So there's a lot that's shocking about Resident Evil 7. This has been a busy year for me, and time - the ur-resource - hasn't been plentiful. Triage is necessary. And after Resident Evil 6, I'll be honest with you: the franchise just fell off the list of games I actively watch. That is a deeply confused fucking game. I've completed virtually every "real" RE game, some more than once, even that mobile shiz. I'm literally a resident of evil. But they… who knows what they did. Sometimes publishers get it into their heads that they can turn their cult hits into mainstream cash and they forget some important shit in the process.
I think there's a pressure to be a Silent Hill person or a Resident Evil person, and historically that meant something specific, but Resident Evil 7 wants to have its evil cake and eat it darkly. What a fucking malevolent stew they've cooked up here: P.T., the ill-fated zygote of Silent Hill is in the mix. Rob Zombie's House of 1000 Corpses is in. Blair Witch Project is in. Check out the released videos; this is a document very much of the moment where horror is concerned. Throw in the first person perspective, throw out the S.T.A.R.S. Global Zombie Police stuff, reign in the ever increasing scale, jettison the cheese, and it's clear: this is a reboot from the ground up.

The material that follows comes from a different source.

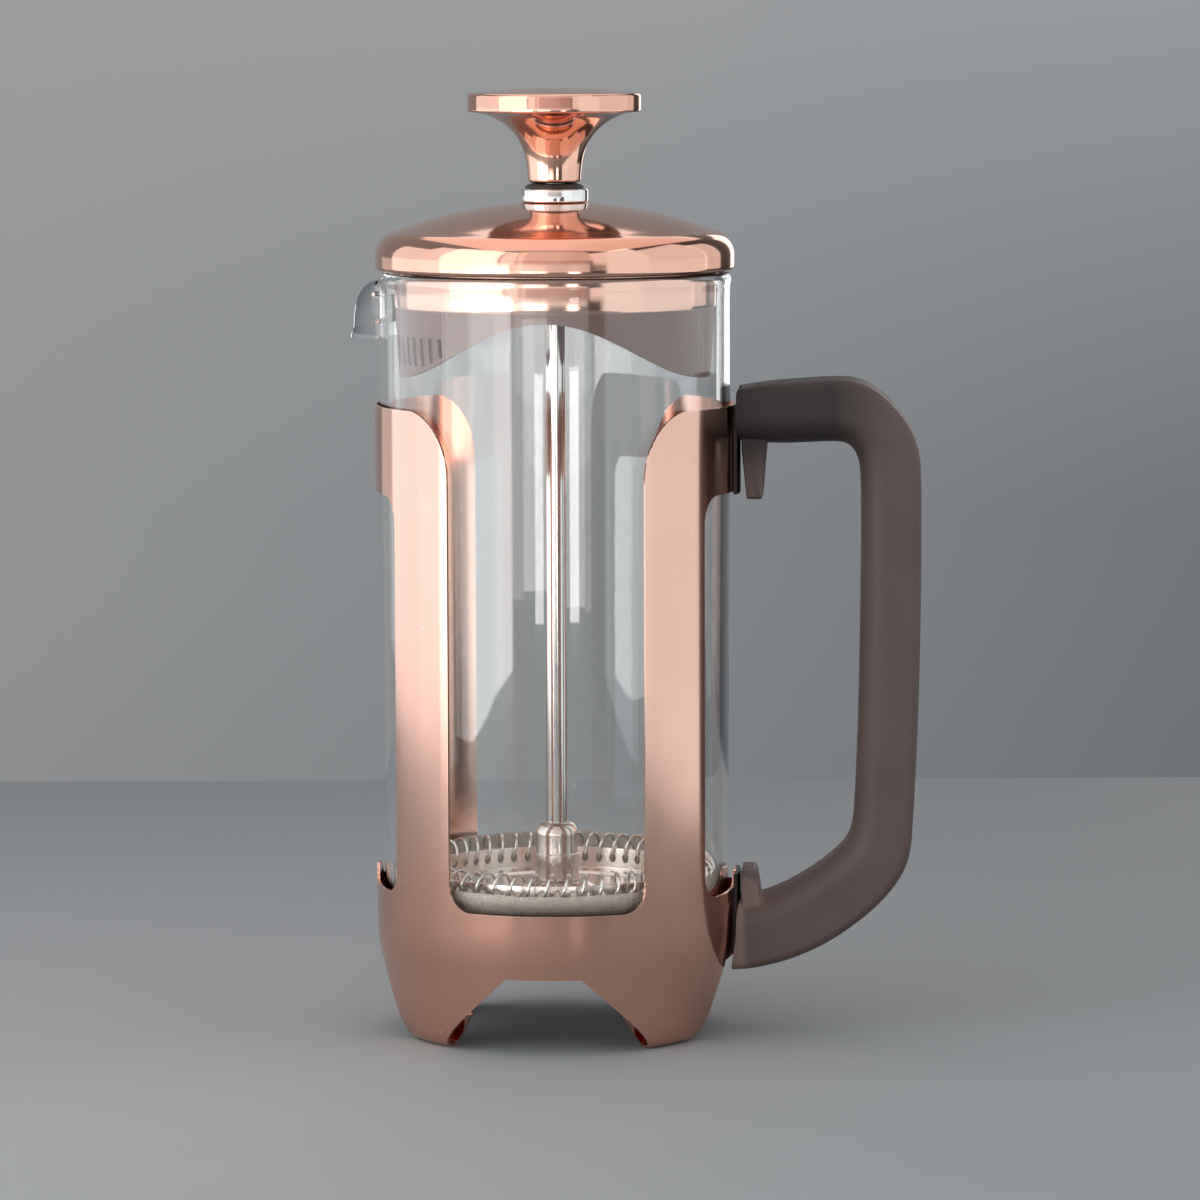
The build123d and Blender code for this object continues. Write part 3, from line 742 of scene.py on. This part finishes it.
# stepped plate with upturned holed rim
pt = fil([(2.1, 30.4), (6.2, 30.4, 0.8), (8.4, 28.8, 1.2), (19.0, 28.8, 0.6), (20.0, 29.3, 0.5), (24.6, 29.3, 0.6), (25.7, 28.75, 0.5), (27.0, 28.75, 0.35), (27.0, 33.2, 0.12),
          (27.45, 33.2, 0.12), (27.45, 28.3, 0.6), (25.4, 28.3, 0.5), (24.4, 28.85, 0.5), (20.2, 28.85, 0.5), (19.2, 28.35, 0.5), (8.2, 28.35, 1.0), (6.0, 29.9, 0.8), (2.1, 29.9)], 4, closed=True)
pl = lathe("spring_plate_pressed", pt, M_STEEL, segs=224)
hs = []
for k in range(56):
    a = TAU * (k + 0.6) / 56
    nseg = 12
    v = []
    for r in (25.8, 28.6):
        for i in range(nseg):
            t = TAU * i / nseg
            yy, zz = 0.72 * math.cos(t), 31.15 + 1.0 * math.sin(t)
            v.append((r * math.cos(a) - yy * math.sin(a), r * math.sin(a) + yy * math.cos(a), zz))
    f = [[i, (i + 1) % nseg, nseg + (i + 1) % nseg, nseg + i] for i in range(nseg)] + [list(range(nseg)), [nseg + i for i in range(nseg)][::-1]]
    hs.append(make("cutter", v, f, None, smooth=False))
boolean(pl, join(hs))
sharp(pl, 40)
done(pl, "plunger_body", "spring_plate", slot="stainless")

# coil spring bent into a ring
NC, RC, RH, WIRE, ZC = 56, 29.3, 2.6, 0.32, 33.1
verts, faces = [], []
steps, nw = 18, 8
tot = NC * steps


def coil(t):
    a = TAU * t / tot
    p = TAU * t / steps
    return Vector(((RC + RH * math.cos(p)) * math.cos(a), (RC + RH * math.cos(p)) * math.sin(a), ZC + RH * math.sin(p)))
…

The result is that I'm incredibly excited for Resident Evil again, a franchise they've reinvented at least twice now. I found the demo utterly horrifying, VR or no, but in the headset I felt the intended experience even more; there is something about having an object clamped on your head that really sells the claustrophobia. There is a button, L1 if I recall, whose entire purpose is to cover your face with your hands.
I used that one a lot.
(CW)TB out.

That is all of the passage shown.